Sunday, February 25, 2007

Can I use the holy water too?


Last Wednesday at about 3 o’clock, I walking through campus to my afternoon class, and a girl walked past me with ashes smeared across her forehead. I don’t know if anyone else found this to be odd, but I certainly did not. In fact I was a little surprised I hadn’t seen more of it. You see, in Bisbee I was the oddball; the one walking around without the ashes on my forehead.

Growing up in a border town means growing up with a lot of Mexicans, and that means growing up with a lot of Catholics, which I am not. This meant that I was excluded from many of the things that most of my peers were involved in, like Ash Wednesday. By the time I reached high school, that didn’t bother me at all. But as a young adolescent, trying to fit in with my friends, I just wanted to be like everyone else, and in Bisbee that meant being Catholic.

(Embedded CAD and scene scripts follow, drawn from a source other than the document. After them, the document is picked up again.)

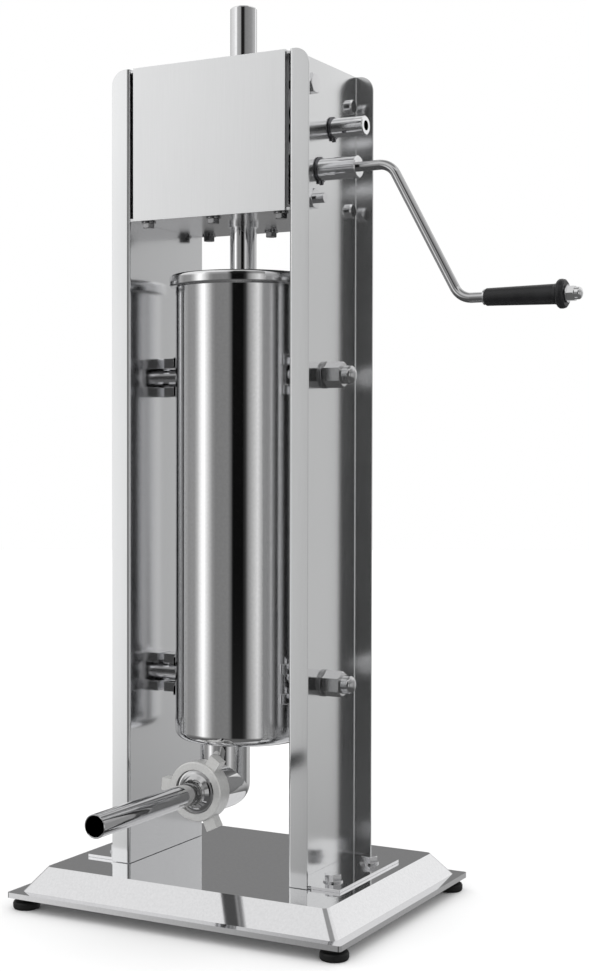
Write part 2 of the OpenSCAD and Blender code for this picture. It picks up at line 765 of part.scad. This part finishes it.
module stuffing_tube() {
    r = tube_d/2;
    l = tube_reach + nut_front + 3.3;
    flare = 21.5 - r;                       // radius of the flare in front of the flange
    color(steel) translate([0, -tube_reach, outlet_z]) rotate([-90, 0, 0]) rotate_extrude() polygon(concat(
        [[r - 1.2, 0.4], [r - 0.6, 0], [r, 0.6]],
        [for (a = [0:10:90]) [r + flare*(1 - cos(a)), l - 1 - flare*(1 - sin(a))]],
        [[22, l], [25.8, l], [25.8, l + 3], [20.3, l + 3], [20.3, l + 1], [r - 1.2, l - 8]]));
}

module tube_gasket() {
    color([0.90, 0.90, 0.88]) translate([0, nut_front + 6.5, outlet_z]) rotate([-90, 0, 0]) difference() {
        cylinder(r = 25.8, h = 1.8);
        translate([0, 0, -1]) cylinder(r = 21, h = 4);
    }
}

base_pan();
base_gussets();
base_stiffeners();
rubber_feet();
foot_screws();
column_left();
column_right();
foot_plates();
foot_bolts();
foot_nuts();
side_plates();
bottom_plate();
top_plate();
front_cover();
rear_cover();
cover_bolts();
cover_nuts();
gearbox_bolts();
gearbox_nuts();
bearing_plates();
rack_bush_lower();
rack_bush_upper();
shaft_bushes();
rack_rod();
piston_disc();
piston_seal();
piston_nut();
air_valve();
pinion_shaft();
big_gear();
fast_gear_driven();
slow_shaft();
slow_circlip();
fast_shaft();
fast_gear_driver();
fast_circlip();
crank_rod();
grip_washer();
grip_nut();
crank_grip();
barrel_shell();
barrel_floor();
barrel_rim();
barrel_brackets();
pin_bolts();
pin_washers();
pin_nuts();
outlet_elbow();
ring_nut();
stuffing_tube();
tube_gasket();
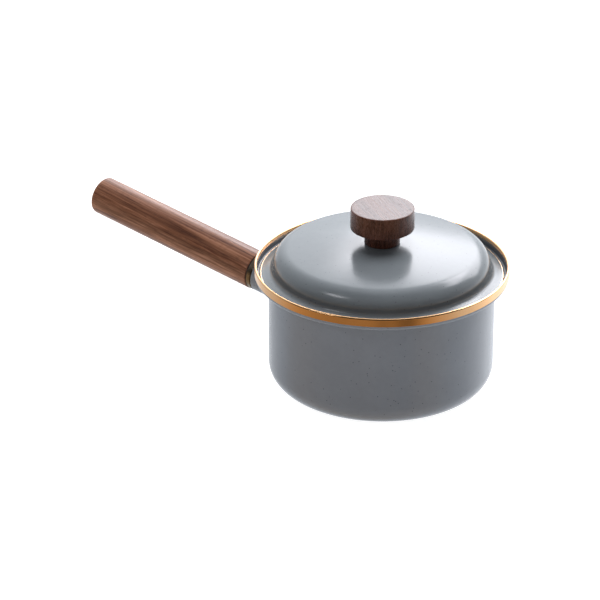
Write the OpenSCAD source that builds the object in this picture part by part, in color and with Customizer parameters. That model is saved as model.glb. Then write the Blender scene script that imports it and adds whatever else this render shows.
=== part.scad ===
// Saucepan with a lift-off lid, in enamelled steel with a walnut grip and knob.
// The pan's axis is Z, its base stands on Z = 0 and its handle points along -X.
// Lengths are in millimetres and angles in degrees.

/* [Pan] */
// Outer diameter of the pan's wall
pan_d = 160; // [140:1:200]
// Height from the base to the top of the rim
pan_h = 90; // [75:1:130]
// Thickness of the pan's enamelled sheet
pan_t = 1.2; // [1:0.1:2.5]
// Outer radius of the corner between base and wall
base_r = 16.5; // [8:0.5:20]

/* [Rim] */
// How far the rim stands out from the wall
rim_reach = 10; // [8.5:0.5:14]
// Depth of the lid's seat below the top of the rim
seat_depth = 8; // [7:0.5:12]
// Outer radius of the bend from the wall out to the seat
step_r = 2; // [1:0.25:3]
// Inner radius of the bend from the seat up to the lip
lip_bend_r = 1.5; // [0.5:0.25:2]
// Thickness of the rim band's metal
band_t = 0.4; // [0.3:0.1:0.9]
// Height of the rim band's outer leg, its round top included
band_h = 5.8; // [3:0.1:6.5]
// Height of the rim band's inner leg, its round top included
band_in_h = 2.6; // [2:0.1:4]

/* [Lid] */
// Thickness of the lid's enamelled sheet
lid_t = 1.2; // [0.8:0.1:2]
// Height of the lid's crown above its gutter
lid_rise = 22.6; // [18:0.1:32]
// Radius of the shallow crown
crown_r = 460; // [380:10:700]
// Radius of the shoulder between crown and side
shoulder_r = 13; // [6:0.5:16]
// Lean of the lid's side from upright
side_lean = 6; // [2:1:20]
// Width of the gutter, edge ring included, to the middle of its bend
gutter_w = 5.4; // [4:0.1:8]
// Radius of the bend between gutter and side
gutter_r = 4; // [1.5:0.25:5]
// Slope of the gutter, up towards the side, inside the edge ring
gutter_slope = 16; // [4:1:24]
// Diameter of the flat that the knob stands on
pad_d = 28; // [27:1:32]
// Thickness of the edge ring's metal
ring_t = 0.4; // [0.3:0.1:0.6]
// Width of the edge ring seen from above
ring_w = 1.3; // [1.2:0.1:3]
// Room between the edge ring and the rim band
rim_gap = 1.7; // [0.8:0.1:2.5]
// Room between the edge ring and the seat
seat_gap = 0.3; // [0.2:0.05:0.6]

/* [Knob] */
// Diameter of the knob's cap
knob_d = 45; // [36:1:60]
// Thickness of the knob's cap
knob_cap_h = 15.4; // [12:0.2:22]
// Diameter of the knob's stem
stem_d = 25; // [20:0.5:26]
// Height of the knob's stem
stem_h = 10.8; // [8:0.2:16]
// Rounding of the cap's two edges
knob_edge_r = 0.8; // [0.3:0.1:3]

/* [Neck] */
// Outer diameter of the neck's tube
neck_d = 27.2; // [24:0.2:28]
// Thickness of the neck's enamelled sheet
neck_t = 1.5; // [1:0.1:2]
// Length of the neck along its centreline, from the wall
neck_l = 30; // [24:1:45]
// Radius of the curve by which the neck widens to its root
flare_r = 55; // [40:1:80]
// Distance of the start of that curve from the wall
flare_l = 18; // [12:1:22]
// Height of the neck above the middle of the upright wall
neck_shift = -1.15; // [-2:0.05:2]
// Diameter of the pad plate under the neck
saddle_d = 41; // [36:1:44]
// Thickness of the pad plate
saddle_t = 1.5; // [1:0.1:2]
// Thickness of the plate that closes the neck
plate_t = 2; // [1.5:0.1:3]

/* [Handle] */
// Angle by which the handle rises from level
grip_rise = 6.9; // [0:0.1:12]
// Diameter of the wooden grip
grip_d = 28.3; // [27:0.1:34]
// Length of the wooden grip
grip_l = 152; // [110:1:190]
// Rounding of the grip's edge next to the ferrule
grip_near_r = 0.6; // [0.3:0.1:2]
// Rounding of the grip's edge at its free end
grip_end_r = 1.8; // [0.5:0.1:5]
// Outer diameter of the ferrule
ferrule_d = 27.4; // [26:0.2:28.4]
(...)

Think back to when you were in elementary school and junior high. If all of your friends wore polka dot shoes laces, you wanted to too. If all of your friends wanted to dye their hair neon colors, you wanted to too. All of my friends wore gold crosses and I wanted to too.

Being baptized, going to St. Patrick’s every Sunday, going to Catechism after school, buying beautiful, frilly dresses for first communion; my not being Catholic continually kept me from fitting in. After Saturday night sleepovers at my best friend Christina’s house, I would wake up to her family getting ready for church. Christina and I spent the majority of our childhoods together, which meant we were both included in the other’s family events, like going to church. So I went. But I always felt out of place. As everyone in the church stood to take communion, I would sit. My friends and members of my community would all walk past me and quite honestly I felt guilty, like I had done something wrong.

So as that girl walked by me on campus, it got me thinking about Ash Wednesday and Lent when I was in high school. I was one of the few who didn’t give something up for the 40 days prior to Easter. I was one of the few who still ate meat on Fridays*. I was one of the few who wasn't Catholic.

I made momentary eye contact with that girl as she passed by and I think she may have felt like I used to- like the minority.

The pictures in this blog are from:
http://vineyardmen.typepad.com/men_of_the_vineyard/images/ash_wednesday.jpg
http://www.arnettslaboutique.com



*Our cafeteria actually stopped serving meat on Friday during Lent – Now that I think about that, it seems a little odd. Aren’t church and state supposed to be separate? Why would a public school cafeteria not serve meat on Friday during Lent?